People touting ESG ideas argue they can have as much of an impact on bottom lines as supply chains, market size, raw material availability, and all the other stuff finance people worry about. “This movement said, look, these things are relevant for shareholders and pricing,” Morse says. “So shouldn’t we have information that’s material in the ESG factors? Shouldn’t they be disclosed?”
When they are, investors have something to act on—like Moneyball, but for money. “Portfolio managers tend to be quantitatively focused. They’re used to relying on a suite of financial data about companies and asset classes that appear on the Bloomberg terminal,” says Chris Davis, senior director of the Ceres Investor Network, a group of 150 pension funds and asset managers collectively responsible for $27 trillion. (See? I told you somebody had the money.) And Bloomberg data, for example, does indeed now include ESG metrics.
That swings us back around to In’s research. To be clear, it’s a working paper, not peer reviewed—intended, as she says, to be the beginning of a discussion and not the end. What her team brings to bear is access to a database from a company called Trucost. Established in 2000 to develop those quantitative metrics, Trucost has been tracking carbon emissions since the middle of the last decade—and not just a company’s emissions at the end of its line, but all up and down the value chain, from raw materials to transportation to the places that cough out the widgets.

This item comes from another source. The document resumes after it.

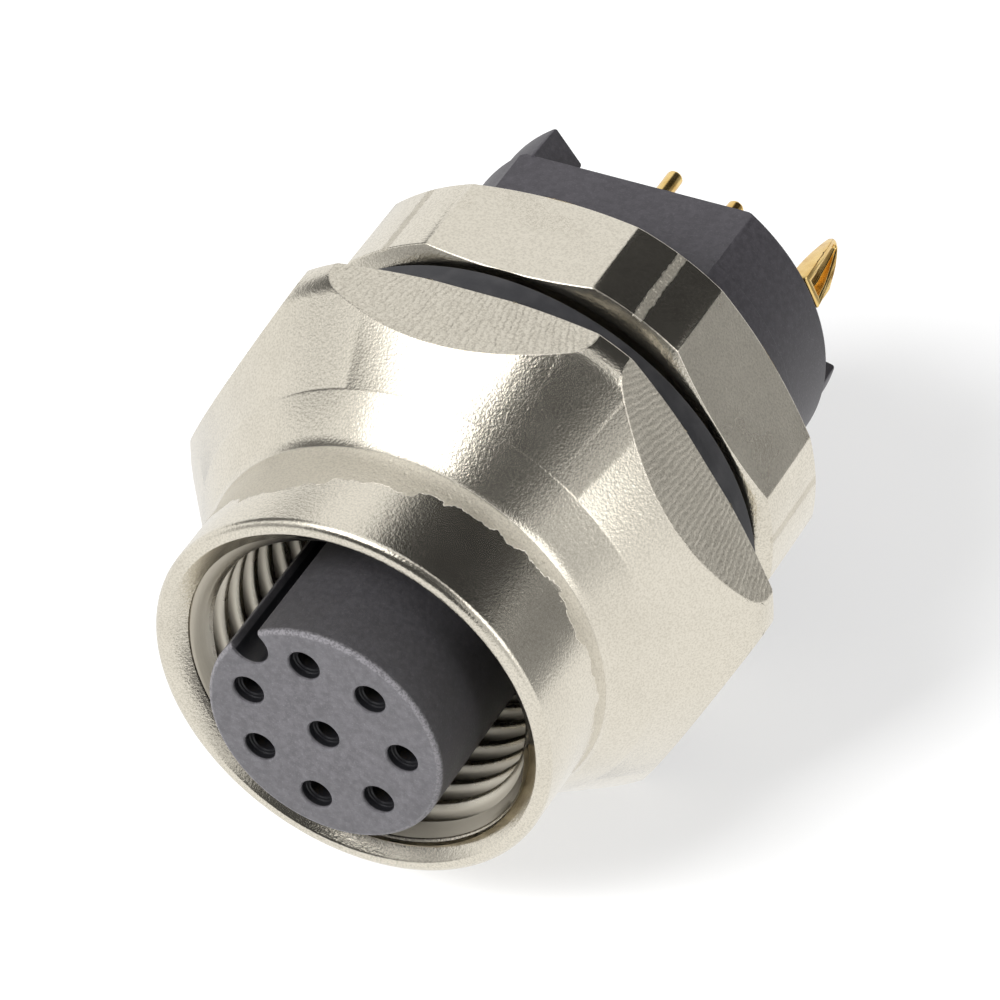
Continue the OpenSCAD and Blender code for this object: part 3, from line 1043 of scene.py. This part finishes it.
@dataclass
class ShieldPin(Piece):
    """The folded gold pin beside the contacts. Sizes in mm."""

    inner_r: float = 5.98
    strip_t: float = 0.3
    strip_front: float = 3.74
    width: float = 1.2
    root: float = 11.6
    length: float = 3.1
    fold_h: float = 0.8
    tip_w: float = 0.46
    wall: float = 0.28
    crown_r: float = 8.8

    def build(self) -> None:
        """Folds the pin and hands it over."""
        pin = self.leaf("shield_pin_folded", self.inner_r, 0.0)
        Bench.cut(pin, [self.leaf("hollow", self.inner_r + self.wall, self.wall)])
        Bench.ease(pin, 0.07, 50, 3)
        Bench.smooth(pin, 40)
        self.hand_over(pin, self.finishes.gold, Slot.GOLD, "shield_pin")
        half = self.width / 2
        strip = Bench.block("shield_strip", (self.inner_r, self.strip_front, -half),
                            (self.inner_r + self.strip_t, self.root + 0.12, half), PIN_ANGLE)
        Bench.tidy(strip)
        Bench.ease(strip, 0.05, 50)
        Bench.smooth(strip, 40)
        self.hand_over(strip, self.finishes.gold, Slot.GOLD)

    def leaf(self, name: str, radius: float, margin: float) -> Solid:
        """A leaf-shaped blank with a rounded tip, standing on the strip's inner face.

        Args:
            name: Name of the new object.
            radius: Distance of its foot from the axis.
            margin: How far its edge lies inside the pin's. Without one its outer face is crowned.

        Returns:
            The blank.
        """
        tip = self.tip_w / 2 - margin * 0.5
        reach = self.root + self.length - self.tip_w / 2 - margin * 0.5
        half, start = self.width / 2 - margin, self.root + margin
        sides = [(start + (reach - start) * k / 8, half + (tip - half) * (k / 8) ** 2) for k in range(9)]
        edge = [(y, -side) for y, side in sides]
        for angle in range(30, 180, 30):
            a = math.radians(angle)
            edge.append((reach + tip * math.sin(a), -tip * math.cos(a)))
        edge += [(y, side) for y, side in reversed(sides)]
        blank = Bench.outline(name, [(radius, y) for y, _ in edge])
        Bench.close()
        for vertex, (_, side) in zip(blank.data.vertices, edge):
            vertex.co.z = side * MM
        Bench.open(blank)
        bpy.ops.mesh.edge_face_add()
        bpy.ops.mesh.extrude_region_move(TRANSFORM_OT_translate={"value": (self.fold_h * MM, 0, 0)})
        Bench.close()
        for vertex in blank.data.vertices:
            if vertex.select and margin == 0:
                fall = math.sqrt(self.crown_r ** 2 - (vertex.co.y / MM) ** 2)
                vertex.co.x = (self.fold_h - self.crown_r + fall) * MM
        Bench.open(blank)
        Bench.swing(PIN_ANGLE, "Y")
        Bench.tidy(blank)
        return blank


@dataclass
class Seals(Piece):
    """The panel seal, and the hidden ring seal, which stays as its CAD node. Sizes in mm."""

    steps: int = 192
    inner_r: float = 7.6
    outer_r: float = 9.0
    thickness: float = 1.3
    draft: float = 0.04

    def build(self) -> None:
        """Moulds the panel seal and dresses the ring seal."""
        before, behind = self.thickness / 2 - 0.02, self.thickness / 2 + 0.02
        side = self.outer_r - self.draft
        seal = Bench.turn("panel_seal_ring", rounded([
            (self.inner_r, before, 0), (self.inner_r, 0, 0.06), (side, 0, 0.12),
            (self.outer_r, before, 0), (self.outer_r, behind, 0), (side, self.thickness, 0.12),
            (self.inner_r, self.thickness, 0.06)]), self.steps)
        Bench.smooth(seal, 35)
        self.hand_over(seal, self.finishes.rubber, Slot.RUBBER, "panel_seal")
        self.dress(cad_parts["inner_seal"], self.finishes.rubber)
        LOG.info("inner_seal: CAD node with the rubber finish")


@dataclass
class LockNut(Piece):
    """The nut behind the panel, which turns on the spigot. Sizes in mm."""

    steps: int = 240
    front: float = 2.1
    thickness: float = 4.0
    bore_r: float = 7.55
    corner_r: float = NUT_CORNER_R
    flat_r: float = NUT_FLAT_R
    chamfer: float = 0.54
    lead: float = 0.35

    def build(self) -> None:
        """Turns the blank, cuts its six flats and hands the nut over."""
        front, rear = self.front, self.front + self.thickness
        rise = self.chamfer * math.tan(math.radians(30))
        inner, face_r = self.bore_r + self.lead, self.corner_r - self.chamfer
        nut = Bench.turn("lock_nut_body", [
            (inner, front), (face_r, front), (self.corner_r, front + rise), (self.corner_r, rear - rise),
            (face_r, rear), (inner, rear), (self.bore_r, rear - self.lead),
            (self.bore_r, front + self.lead)], self.steps)
        Bench.cut(nut, [Bench.hexagon(self.flat_r, front - 1, rear + 1)], Cut.COMMON)
        Bench.flatten(nut, 0.03)
        Bench.ease(nut, 0.045, 15)
        Bench.smooth(nut, 30)
        self.hand_over(nut, self.finishes.nickel_nut, Slot.NICKEL, "lock_nut", body=Body.NUT)


@dataclass(frozen=True)
class Screen:
    """A round patch of light or dark that only reflections show, fading from inner to outer. In degrees."""

    azimuth: float
    elevation: float
    inner: float
    outer: float
    level: float

    def aim(self) -> Corner:
        """The direction of its middle."""
        a, e = math.radians(self.azimuth), math.radians(self.elevation)
        return math.sin(a) * math.cos(e), -math.cos(a) * math.cos(e), math.sin(e)


@dataclass(frozen=True)
class Lamp:
    """A soft square lamp that looks at the part. Sizes in mm, power in watts."""

    name: str
    place: Corner
    width: float
    height: float
    watts: float

    def build(self) -> None:
        """Hangs the lamp."""
        Bench.clear()
        place = Vector(self.place)
        turn = (-place).to_track_quat("-Z", "Y").to_euler()
        bpy.ops.object.light_add(type="AREA", location=place * MM, rotation=turn)
        lamp = bpy.context.object
        lamp.name = self.name
        lamp.data.shape = "RECTANGLE"
        lamp.data.size, lamp.data.size_y = self.width * MM, self.height * MM
        lamp.data.energy = self.watts
        lamp.visible_glossy = False


@dataclass
class Studio:
    """Floor, lamps, surroundings and camera. Sizes in mm, angles in degrees."""

    azimuth: float = 29.14
    elevation: float = 40.40
    roll: float = -3.93
    distance: float = 200.3
    frame_px: float = 1000.0
    focal_px: float = 6178.0
    middle_px: Point = (495.6, 504.9)
    middle_y: float = 0.5
    sensor_w: float = 36.0
    floor_z: float = -9.27
    floor_glow: float = 0.55
    plain_level: float = 0.96
    diffuse_level: float = 0.45
    lamps: tuple[Lamp, ...] = (
        Lamp("key_lamp", (-140, -240, 260), 190, 170, 3.0),
        Lamp("side_lamp", (300, -120, 120), 60, 160, 0.5),
    )
    screens: tuple[Screen, ...] = (
        Screen(-108, 32, 14, 26, 0.14),
        Screen(-50, 14, 6, 24, 0.40),
        Screen(58, 18, 12, 26, 0.58),
        Screen(95, 30, 12, 22, 2.00),
        Screen(0, 30, 28, 38, 0.07),
        Screen(50, 60, 15, 28, 0.10),
        Screen(154, 36, 27, 36, 0.04),
        Screen(131, 2, 15, 22, 0.25),
        Screen(-38, 64, 15, 23, 3.2),
    )

    def build(self) -> None:
        """Sets the stage, the lamps, the surroundings and the camera."""
        self.floor()
        self.surroundings()
        for lamp in self.lamps:
            lamp.build()
        self.camera()
        bpy.context.scene.view_settings.view_transform = "Standard"

    def floor(self) -> None:
        """A wide pale floor, which glows a little to the camera and doesn't show in reflections."""
        Bench.clear()
        bpy.ops.mesh.primitive_plane_add(size=6000 * MM, location=(0, 0, self.floor_z * MM))
        floor = bpy.context.object
        floor.name = "floor"
        material = bpy.data.materials.new("floor")
        material.use_nodes = True
        g = Graph(material.node_tree)
        paint = g.wire("ShaderNodeBsdfDiffuse", {"Color": (0.86, 0.86, 0.86, 1)})
        glow = g.wire("ShaderNodeEmission", {"Color": (1, 1, 1, 1), "Strength": 1.0})
        clear = g.wire("ShaderNodeBsdfTransparent")
        path = g.node("ShaderNodeLightPath")
        seen = Wire(g, path.outputs["Is Camera Ray"]) * self.floor_glow
        lit = g.wire("ShaderNodeMixShader", {0: seen, 1: paint, 2: glow})
        mix = g.wire("ShaderNodeMixShader", {0: path.outputs["Is Glossy Ray"], 1: lit, 2: clear})
        g.node("ShaderNodeOutputMaterial", {"Surface": mix})
        floor.data.materials.append(material)

    def surroundings(self) -> None:
        """White to the camera, plain to diffuse light, and with light and dark screens in reflections."""
        world = bpy.data.worlds.new("studio")
        bpy.context.scene.world = world
        world.use_nodes = True
        g = Graph(world.node_tree)
        outward = g.node("ShaderNodeTexCoord").outputs["Generated"]
        level: Any = self.plain_level
        for screen in self.screens:
            near = g.wire("ShaderNodeVectorMath", {0: outward, 1: screen.aim()}, "Value",
                          operation="DOT_PRODUCT")
            inner, outer = (math.cos(math.radians(angle)) for angle in (screen.inner, screen.outer))
            level = g.level(level, screen.level, near.rise(outer, inner))
        path = g.node("ShaderNodeLightPath")
        level = g.level(self.diffuse_level, level, path.outputs["Is Glossy Ray"])
        level = g.level(level, 1.0, path.outputs["Is Camera Ray"])
        background = g.node("ShaderNodeBackground", {"Color": (1, 1, 1, 1), "Strength": level})
        g.node("ShaderNodeOutputWorld", {"Surface": background.outputs[0]})

    def camera(self) -> None:
        """Places the camera at the photograph's view."""
        az, el, roll = (math.radians(a) for a in (self.azimuth, self.elevation, self.roll))
        ahead = Vector((-math.sin(az) * math.cos(el), math.cos(az) * math.cos(el), -math.sin(el)))
        level = Vector((math.cos(az), math.sin(az), 0))
        above = level.cross(ahead)
        right = level * math.cos(roll) + above * math.sin(roll)
        up = above * math.cos(roll) - level * math.sin(roll)
        data = bpy.data.cameras.new("camera")
        data.sensor_width = self.sensor_w
        data.lens = self.focal_px * self.sensor_w / self.frame_px
        data.shift_x = (self.frame_px / 2 - self.middle_px[0]) / self.frame_px
        data.shift_y = (self.middle_px[1] - self.frame_px / 2) / self.frame_px
        data.clip_start, data.clip_end = 0.01, 20
        camera = bpy.data.objects.new("camera", data)
        bpy.context.scene.collection.objects.link(camera)
        turn = Matrix((right, up, -ahead)).transposed().to_4x4()
        place = Vector((0, self.middle_y, 0)) - ahead * self.distance
        camera.matrix_world = Matrix.Translation(place * MM) @ turn
        bpy.context.scene.camera = camera


def main() -> None:
    """Builds the pieces in order and sets the studio round them."""
    logging.basicConfig(level=logging.INFO, format="%(name)s: %(message)s")
    finishes = Finishes()
    for part in (Housing, Insert, Contacts, Carrier, ShieldPin, Seals, LockNut):
        part(finishes).build()
    Studio().build()


if __name__ == "__main__":
    main()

So this is pretty slick, actually. In’s group took a firm’s Trucost carbon emission data and then divided it by the firm’s revenues to come up with a metric they call “carbon efficiency.” Then they used those numbers to build carbon-efficient and carbon-inefficient portfolios, and compared their returns. “It’s an investment strategy,” In says. “You’re shorting your carbon-inefficient firm stocks and longing your carbon-efficient firm stocks.”

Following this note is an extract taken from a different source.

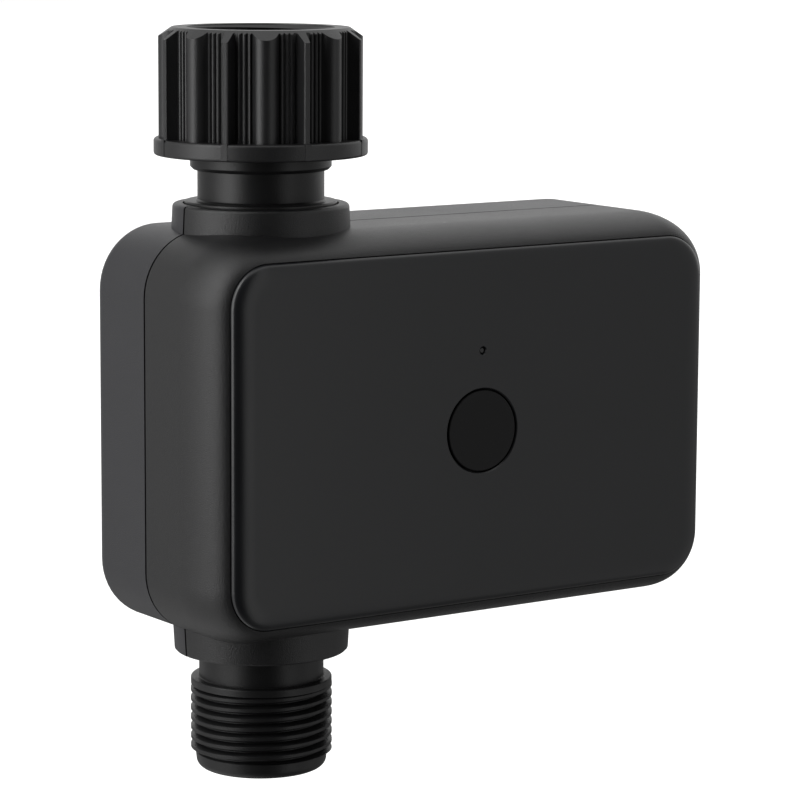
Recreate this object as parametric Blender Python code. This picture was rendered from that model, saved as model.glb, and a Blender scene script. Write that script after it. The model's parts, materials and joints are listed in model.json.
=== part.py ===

Whoo, did that ever work. Depending on how they constructed the portfolio, from 2009 to 2015 profits ranged from 3.5 to 5.4 percent over what you’d expect from similar levels of risk, ignoring carbon. And according to their analyses, the numbers held even when they controlled for other things that often drive profits—size, value, momentum, and so on.
“So we can say we’re getting alpha on our portfolio. But we want to know why this is happening,” In says. More variables, more regression analyses. “What we find is, carbon-efficient firms tend to be good firms in terms of financial performance and corporate governance.” In other words, low-carbon firms tend to be good at other stuff, too. That’s a correlation, not a causation, but it’s also a rational, fiduciarily responsible way to build a portfolio.
'It’s an investment strategy. You’re shorting your carbon-inefficient firm stocks and longing your carbon-efficient firm stocks.'
Soh Young In, Global Projects Center, Stanford University
This is good news! “From casual conversations with investors managing institutional portfolios, they were very happy to see this kind of academic research,” In says. They’re looking for ways to see so-called green investing as within the scope of their duty. “If they want to change their portfolios, they need to have objective evidence.”
In the case of In’s working paper, that’s evidence added to a growing canon. “There are leaders and there are laggards. In our investor network, many if not most of the members, particularly the pension funds, take climate risk very seriously,” Davis says. “A number of them have done quite a bit already in reducing the carbon footprint of their portfolios and investing affirmatively in solutions.”
For example, the $209 billion New York State Common Retirement Fund audited its portfolio’s carbon footprint, says Davis, and then had the investment bank Goldman Sachs build a bespoke low-carbon index ...and put $4 billion into a fund based on it. The California State Teachers’ Retirement System put $2.5 billion into its own low-carbon index fund. The next step: “Get some quantitative criteria that can be used in risk models,” says Davis. “There’s a lot of research going on with the likes of BlackRock and State Street to try to figure out just that.”
'Most of the markets of the world are far more comfortable with where the investment risks and opportunities are going to come from.'
Nathan Fabian, Principles for Responsible Investment
The research comes in the nick of time, if not slightly after. Not everyone thinks fiduciary duty and lack of metrics are as much of an obstacle as US investors seem to. “That data’s not perfect, but there’s sufficient data to know what the emissions profile of fossil fuel assets is, and there’s sufficient data to know what the storm risk for infrastructure and physical assets is,” says Nathan Fabian, director of policy and research for Principles for Responsible Investment. “It might take a bit more effort than simply using the portfolio return numbers or company earnings numbers you’ve used for the last decade, but the truth is, all the risk is in front of us, not behind us.”
The 1,700 signatories to PRI’s standards for ESG-based investing collectively manage $62 trillion. That’s a lot of oomph if someone could point it in the right direction. And in lots of places, people are. “The truth is, most of the markets of the world are just far more comfortable with where the investment risks and opportunities are going to come from than US regulators and the US financial sector,” Fabian says. “That’s a real competitive issue for the US over time.”
This week, Fabian says, the European Union plans to update rules to clarify how fiduciary duty can incorporate environmental, social, and governmental issues. The Chinese government is setting its financial system up to encourage green financing. “You’ve got Europe moving aggressively, China moving aggressively, and the Californians trying quite hard. But really there’s a drag on the US economy,” Fabian says.
The In team’s working paper doesn’t solve that problem. The relatively short timeframe of the Trucost database, for example, makes for a bit of a frowny face; her group hasn’t yet gotten all the data for 2016 to see if the trend continues. And the correlation between carbon efficiency and governance and performance means you have to ask what’s actually driving that performance—governance, revenues, or carbon? But something has to convince firms to get on board a transnational movement. The journey of $53 trillion must begin with a single step.